• **Supplied material**
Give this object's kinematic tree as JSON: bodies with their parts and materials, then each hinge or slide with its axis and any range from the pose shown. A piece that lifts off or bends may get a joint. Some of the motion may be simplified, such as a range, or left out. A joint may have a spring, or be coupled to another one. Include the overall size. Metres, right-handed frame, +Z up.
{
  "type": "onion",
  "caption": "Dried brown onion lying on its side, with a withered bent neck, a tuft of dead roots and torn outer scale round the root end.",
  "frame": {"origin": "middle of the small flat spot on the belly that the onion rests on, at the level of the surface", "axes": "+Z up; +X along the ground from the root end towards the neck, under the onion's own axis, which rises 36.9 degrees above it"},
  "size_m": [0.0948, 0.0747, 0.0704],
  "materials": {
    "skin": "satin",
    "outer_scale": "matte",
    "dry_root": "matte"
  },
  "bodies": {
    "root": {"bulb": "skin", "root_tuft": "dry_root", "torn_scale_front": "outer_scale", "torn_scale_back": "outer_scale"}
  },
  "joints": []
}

• **Task statement**
Each line of the listing should be echoed back exactly.

• **Written solution**
Give this object's kinematic tree as JSON: bodies with their parts and materials, then each hinge or slide with its axis and any range from the pose shown. A piece that lifts off or bends may get a joint. Some of the motion may be simplified, such as a range, or left out. A joint may have a spring, or be coupled to another one. Include the overall size. Metres, right-handed frame, +Z up.
{
  "type": "onion",
  "caption": "Dried brown onion lying on its side, with a withered bent neck, a tuft of dead roots and torn outer scale round the root end.",
  "frame": {"origin": "middle of the small flat spot on the belly that the onion rests on, at the level of the surface", "axes": "+Z up; +X along the ground from the root end towards the neck, under the onion's own axis, which rises 36.9 degrees above it"},
  "size_m": [0.0948, 0.0747, 0.0704],
  "materials": {
    "skin": "satin",
    "outer_scale": "matte",
    "dry_root": "matte"
  },
  "bodies": {
    "root": {"bulb": "skin", "root_tuft": "dry_root", "torn_scale_front": "outer_scale", "torn_scale_back": "outer_scale"}
  },
  "joints": []
}